Given instruction:
Only the lines from the one with "obj.matrix_world = Matrix.Identity(4)" onward are wanted, through the last line of the entries, set down exactly.

— START OF Given data —

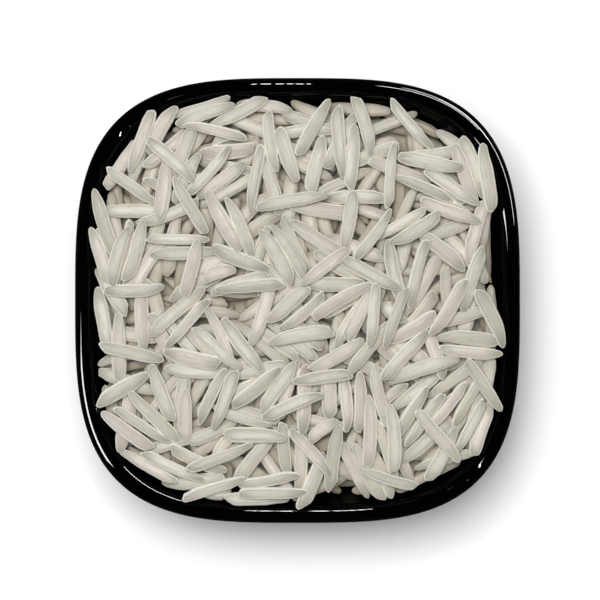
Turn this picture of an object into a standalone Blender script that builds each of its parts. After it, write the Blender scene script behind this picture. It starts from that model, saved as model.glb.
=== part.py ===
"""A small square dish with a glossy black glaze, heaped with raw long-grain rice.

Two solids in metres with +Z up, standing on the XY plane with the origin under the dish's middle:
the dish, and the heap as one body out to its uneven outline. Every level ring of the dish is the
same superellipse at another size, so a profile of (radius, height) points gives its whole shape.
The grains are dropped one by one on a grid of heights, from a fixed seed, and lie where they touch.
"""

import math
import random
from dataclasses import dataclass

import bmesh
import bpy
import numpy as np
from mathutils import Matrix, Vector

MM = 0.001
MICRON = 0.000001

# Dish, where a radius is the half-width of a level ring of the superellipse
DISH_WIDTH = 57 * MM
DISH_HEIGHT = 18 * MM
SQUARENESS = 3.3
LIP_WIDTH = 2.3 * MM
FLOOR_WIDTH = 22 * MM
FLOOR_HEIGHT = 3.2 * MM
FOOT_WIDTH = 30 * MM
FOOT_HEIGHT = 1.2 * MM
FOOT_TREAD = 1.8 * MM
FOOT_TAPER = 0.4 * MM
FOOT_RECESS = 1.0 * MM
WALL_LEAN = math.radians(35)
DISH_STEPS = 48
LIP_STEPS = 8
WALL_STEPS = 6
CLEARANCE = 0.3 * MM

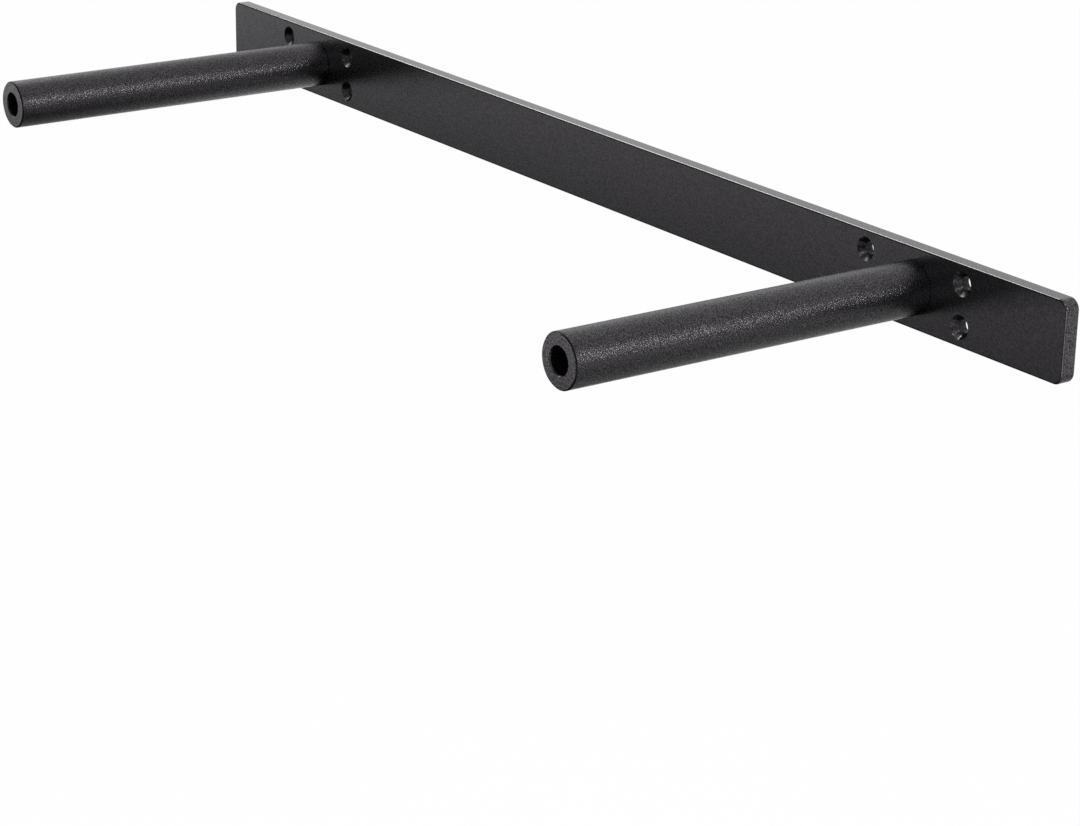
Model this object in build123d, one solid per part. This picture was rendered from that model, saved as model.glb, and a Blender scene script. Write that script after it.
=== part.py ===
from build123d import *
import os

# Floating shelf bracket
#
# A flat steel bar is screwed to the wall. Two heavy-wall tubes stand out of it and slide into
# bores in the back of a shelf. The root of each tube is turned down to a spigot that passes
# through the bar, so that the tube's shoulder seats on the bar's front face. The spigot is welded
# from behind, in a bevel, so that nothing stands proud of the face that lies on the wall.
#
# The origin is the middle of the wall face. +X runs along the bar, +Y points into the wall and
# +Z points up. All sizes are in millimetres.

# Back plate
plate_length = 558.8
plate_height = 30.0
plate_thickness = 6.0
corner_radius = 4.0
edge_radius = 0.7

# Tubes, set a wall stud's pitch apart
tube_spacing = 406.4
tube_diameter = 20.0
tube_projection = 152.4
bore_diameter = 10.0
tip_chamfer = 0.5
bore_chamfer = 0.4
shoulder_chamfer = 0.2

# Spigots at the roots of the tubes. A setback is a depth below the wall face.
spigot_diameter = 16.0
spigot_clearance = 0.05
spigot_setback = 1.2

# Welds behind the plate
bevel_depth = 3.0
weld_setback = 0.4
weld_crown = 0.25

# Screw holes, four in a rectangle round each tube
hole_diameter = 5.0
hole_bevel = 0.5
countersink_diameter = 9.0
countersink_angle = 82.0
hole_spacing = 50.8
hole_edge_distance = 7.2

# What follows from the driving sizes
tube_radius = tube_diameter / 2
bore_radius = bore_diameter / 2
spigot_radius = spigot_diameter / 2
socket_radius = spigot_radius + spigot_clearance
bevel_radius = socket_radius + bevel_depth
hole_radius = hole_diameter / 2
hole_rise = plate_height - 2 * hole_edge_distance

# Sketches on these planes see the bracket from the front, and extrude away from the wall.
wall_face = Plane.XZ
front_face = wall_face.offset(plate_thickness)
tube_places = {"left": Pos(-tube_spacing / 2, 0, 0), "right": Pos(tube_spacing / 2, 0, 0)}
hole_corners = [
    Pos(x * hole_spacing / 2, 0, z * hole_rise / 2) for x in (-1, 1) for z in (-1, 1)
]


def plate_blank():
    """The flat bar, with rounded corners and with the rims of both faces eased."""
    outline = RectangleRounded(plate_length, plate_height, corner_radius)
    bar = extrude(wall_face * outline, plate_thickness)
    rims = bar.faces().filter_by(Axis.Y).edges()
    return fillet(rims, edge_radius)


def bevelled_hole(radius, bevel):
    """A hole through the bar, with a 45 degree bevel round its mouth in the wall face."""
    hole = extrude(wall_face * Circle(radius), plate_thickness)
    mouth = wall_face * Circle(radius + bevel)
    root = wall_face.offset(bevel) * Circle(radius)
    return hole + loft([mouth, root])


def screw_hole():
    """The hole for one screw that goes in from the front, countersunk there and eased behind."""
    sink = CounterSinkHole(
        hole_radius, countersink_diameter / 2, plate_thickness, countersink_angle
    )
    return front_face * sink + bevelled_hole(hole_radius, hole_bevel)


def back_plate():
    """The bar, with a bevelled socket for each spigot and screw holes in a rectangle round it."""
    plate = plate_blank()
    for place in tube_places.values():
        plate -= place * bevelled_hole(socket_radius, bevel_depth)
        plate -= [place * corner * screw_hole() for corner in hole_corners]
    return plate


def turned(*outline):
    """A ring turned about the tube's axis, from an outline of (radius, distance to the wall)."""
    return revolve(make_face(Polyline(*outline, close=True)), Axis.Y)


def tube():
    """A tube with its spigot at the wall end, a shoulder, and an open, chamfered tip."""
    root = -spigot_setback
    shoulder = -plate_thickness
    tip = shoulder - tube_projection
    return turned(
        (bore_radius, root),
        (spigot_radius, root),
        (spigot_radius, shoulder),
        (tube_radius - shoulder_chamfer, shoulder),
        (tube_radius, shoulder - shoulder_chamfer),
        (tube_radius, tip + tip_chamfer),
        (tube_radius - tip_chamfer, tip),
        (bore_radius + bore_chamfer, tip),
        (bore_radius, tip + bore_chamfer),
    )


def weld():
    """The ring of weld that fills the bevel from the spigot to the plate, with a low crown."""
    heel = (spigot_radius, -spigot_setback)
    toe = (bevel_radius - weld_setback, -weld_setback)
    sides = Polyline(heel, (spigot_radius, -bevel_depth), (socket_radius, -bevel_depth), toe)
    crown = SagittaArc(heel, toe, weld_crown)
    return revolve(make_face([*sides.edges(), crown]), Axis.Y)


pieces = {"back_plate": back_plate()}
for side, place in tube_places.items():
    pieces[side + "_tube"] = place * tube()
    pieces[side + "_weld"] = place * weld()

os.makedirs("parts", exist_ok=True)
for name, piece in pieces.items():
    export_step(piece, "parts/" + name + ".step")
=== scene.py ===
from math import pi, radians

import bpy
from mathutils import Matrix, Vector


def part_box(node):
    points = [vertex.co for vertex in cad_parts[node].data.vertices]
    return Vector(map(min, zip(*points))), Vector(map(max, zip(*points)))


# Floating shelf bracket, in a satin black coat, in the white room of its photograph.
#
# Sizes are in metres, and angles in degrees. X runs along the plate, and Y points into the wall.

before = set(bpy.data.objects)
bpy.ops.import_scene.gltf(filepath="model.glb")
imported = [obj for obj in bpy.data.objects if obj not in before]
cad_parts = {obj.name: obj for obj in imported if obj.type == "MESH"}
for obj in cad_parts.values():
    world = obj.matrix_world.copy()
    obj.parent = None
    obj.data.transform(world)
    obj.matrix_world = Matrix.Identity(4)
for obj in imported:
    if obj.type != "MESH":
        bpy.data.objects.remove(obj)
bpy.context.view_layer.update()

MM = 0.001

# The plate's far corner, and the right tube's axis and radius
PLATE_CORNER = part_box("back_plate")[1]
TUBE_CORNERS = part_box("right_tube")
TUBE_AXIS = (TUBE_CORNERS[0].x + TUBE_CORNERS[1].x) / 2
TUBE_RADIUS = TUBE_CORNERS[1].z

# The bands round the plate's outline and round a tube's tip that hold their edges
EDGE_BAND = 4 * MM
TIP_BAND = 1 * MM

# The plate's finishes change at these cosines of the angle between its normal and the Y axis. They
# run from the foot of a rim, at a big face, to a cut edge.
# A dark line of shade is painted on the long rims between the next cosine and RIM_MIDDLE.
RIM_FOOT = 0.995
RIM = 0.97
# In the holes, below the next cosine, shade is painted.
HOLE = 0.85
RIM_MIDDLE = 0.72
CUT_EDGE = 0.4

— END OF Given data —

Solution for this task:
    obj.matrix_world = Matrix.Identity(4)
for obj in imported:
    if obj.type != "MESH":
        bpy.data.objects.remove(obj)
bpy.context.view_layer.update()

MM = 0.001

# The plate's far corner, and the right tube's axis and radius
PLATE_CORNER = part_box("back_plate")[1]
TUBE_CORNERS = part_box("right_tube")
TUBE_AXIS = (TUBE_CORNERS[0].x + TUBE_CORNERS[1].x) / 2
TUBE_RADIUS = TUBE_CORNERS[1].z

# The bands round the plate's outline and round a tube's tip that hold their edges
EDGE_BAND = 4 * MM
TIP_BAND = 1 * MM

# The plate's finishes change at these cosines of the angle between its normal and the Y axis. They
# run from the foot of a rim, at a big face, to a cut edge.
# A dark line of shade is painted on the long rims between the next cosine and RIM_MIDDLE.
RIM_FOOT = 0.995
RIM = 0.97
# In the holes, below the next cosine, shade is painted.
HOLE = 0.85
RIM_MIDDLE = 0.72
CUT_EDGE = 0.4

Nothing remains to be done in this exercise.